An old Ford truck came speeding through the field. An old man got out, slammed the door, and yelled, “What are you doin’?! 

Marguerite answered, “I’m picking strawberries.” 

“Didn’t you see the sign?!” 

“Yes. It says, ‘Pick your own strawberries.’” 

“That's right! Pick your OWN damn strawberries! These are MINE!”  

The scary mean old man* took out his cellphone and seemed to be calling somebody.  

(*A scary mean old man is a scary mean old man, no matter how old you are.)

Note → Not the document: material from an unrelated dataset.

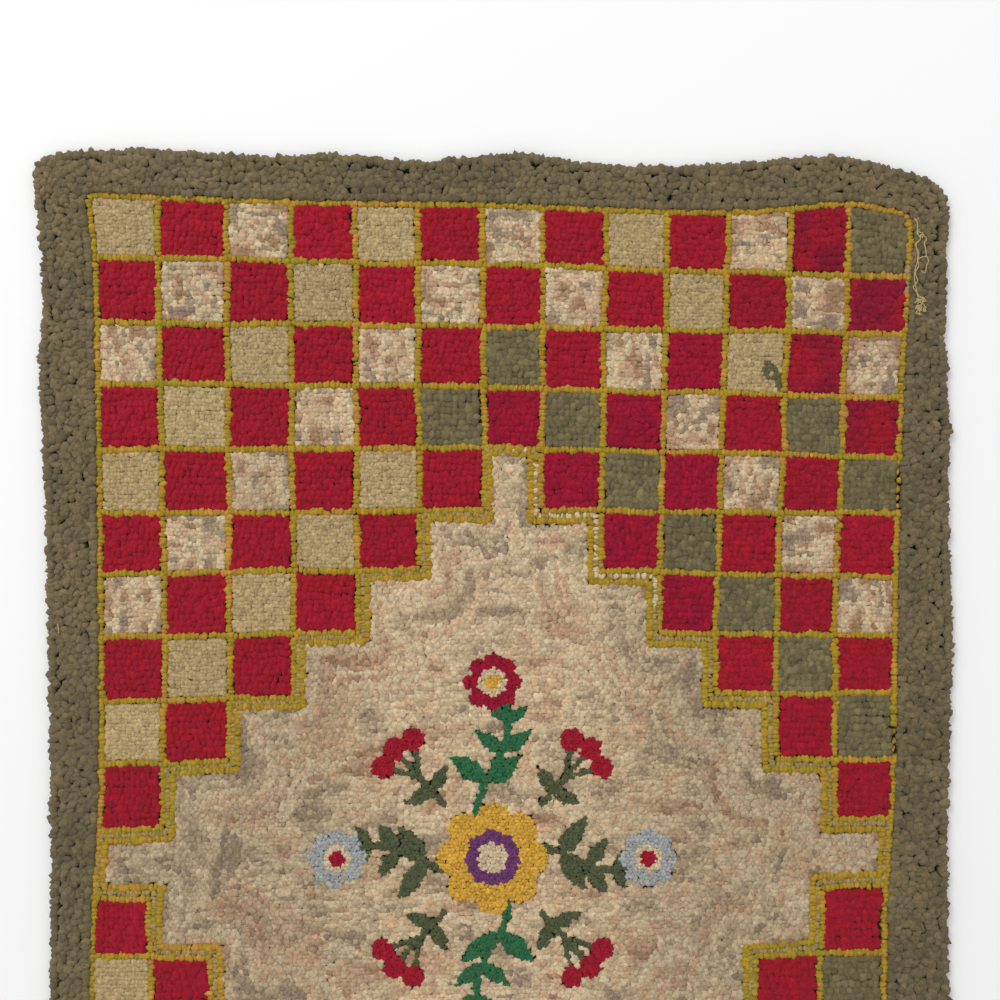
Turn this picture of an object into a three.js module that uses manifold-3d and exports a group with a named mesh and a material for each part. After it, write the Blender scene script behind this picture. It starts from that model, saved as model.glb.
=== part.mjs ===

Marguerite had never stolen anything in her eighty-five years, but she couldn’t just return the strawberries. So she made as much haste as her old legs could muster, flopped into her car, started it up, and for the first time in her life, put the pedal to the metal. Her rear wheels threw dirt, and the tires barked when they bumped up onto the pavement. For miles, she listened for the sirens that never came.  

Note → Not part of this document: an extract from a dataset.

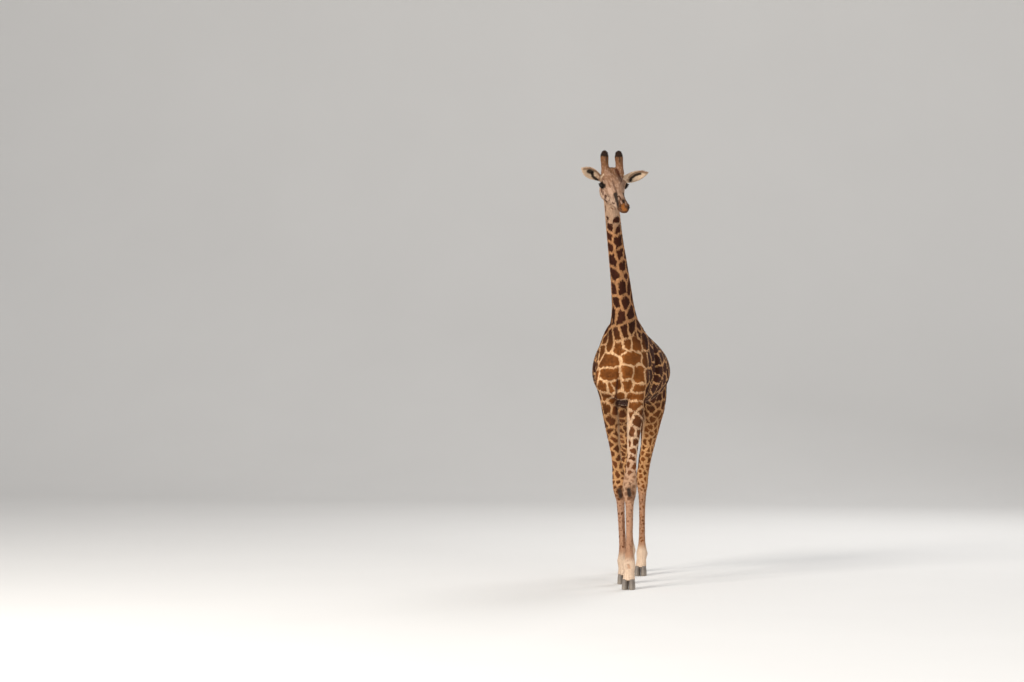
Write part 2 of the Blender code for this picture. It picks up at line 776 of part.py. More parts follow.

Marguerite told of this incident to her best friend Mary Frances, who retorted, “You know, when law-abiding people think of the police, it’s always in terms of driving. You know, 'Keep an eye out for the fuzz!'” 

Marguerite said, “I reckon that if law-abiding people are keeping an eye out for the law, they aren’t all that law-abiding.” 

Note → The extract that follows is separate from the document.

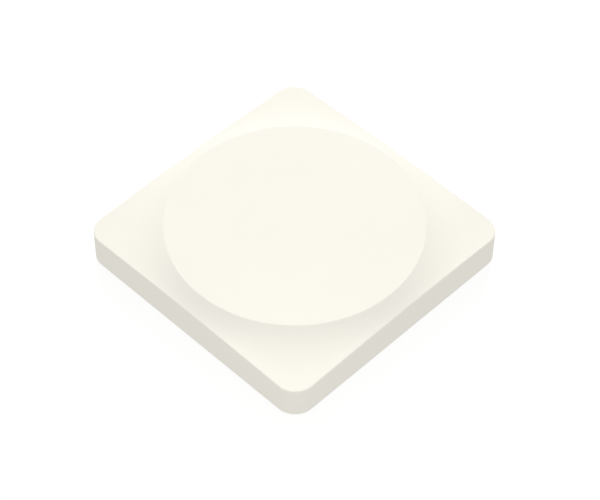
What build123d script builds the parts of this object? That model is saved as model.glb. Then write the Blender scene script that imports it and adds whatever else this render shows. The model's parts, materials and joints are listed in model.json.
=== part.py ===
from build123d import *
from math import atan2, cos, hypot, pi, radians, sin, sqrt, tan
import os

# Smart button: a square, battery-powered wireless push button whose whole top presses down.
# Millimetres. The origin is the middle of the face that it rests on, and +Z is up.
# X and Y run along the sides of the square.

# The outside of the cap
side = 60.0
plan_corner_radius = 4.5
disc_margin = 3.55
flare_drop_mid = 2.09
flare_drop_corner = 2.54
flare_power_mid = 1.25
flare_power_corner = 3.0
rim_edge_radius = 0.25
disc_edge_radius = 0.12
skirt_edge_radius = 0.25

# The stroke, and what is left under the skirt at its end
press_travel = 0.5
skirt_clearance = 0.3

# Clearances
skirt_gap = 0.4
bond_gap = 0.1
running_gap = 0.05
seat_gap = 0.02
free_gap = 0.3
cut_overrun = 1.0

# Walls of the cap and of the carrier that is bonded inside it
cover_wall = 1.0
skirt_wall = 1.3
dome_side_wall = 1.3
carrier_wall = 1.0
carrier_rim_thickness = 0.9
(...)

Mary Frances said, “Uh-huh. Even th’Google Maps on the phone, suction-cupped up there on the windshield, blats out, ‘POLICE DETECTED AHEAD.” In minivans throughout this great land of ours, Mamas and Daddys heed that warning, and the kids strapped in their car seats are listening, learning to have a confrontational relationship with the police.” 

•  •  • 

When the evening with the FBINAA was coming to a close, last year’s President, Brent Phelps, Chief of the Lenior, NC Police Department, was eager to bend my ear. He told me that when he was a Lieutenant overseeing his department's investigations division, he was finishing up his Bachelor's degree at Lees-McRae College. He needed one more elective credit, so he took a storytelling class. During that period, he and other officers responded to a call to a house riddled with drugs and abuse – a particularly horrible situation. Inside were four children.  

When Chief Phelps recalled this to me, he was emphatic, "Children get put in situations because of parents' life choices.  It’s not the child’s fault, and most of the time, they don’t realize there is a different way of life until they grow older."  

In that house, the then-Lieutenant Phelps gathered the children into a room away from the adults and began to tell stories. He told me, "I remember the children’s faces when I started with, 'A long, long time ago, back when animals could talk….'” 

After arrests were made and everything had been taken care of, the other officers waited in the doorway for Lieutenant Phelps to finish his final story. He was amused and delighted to discover these police officers were listening with the same intensity as the children.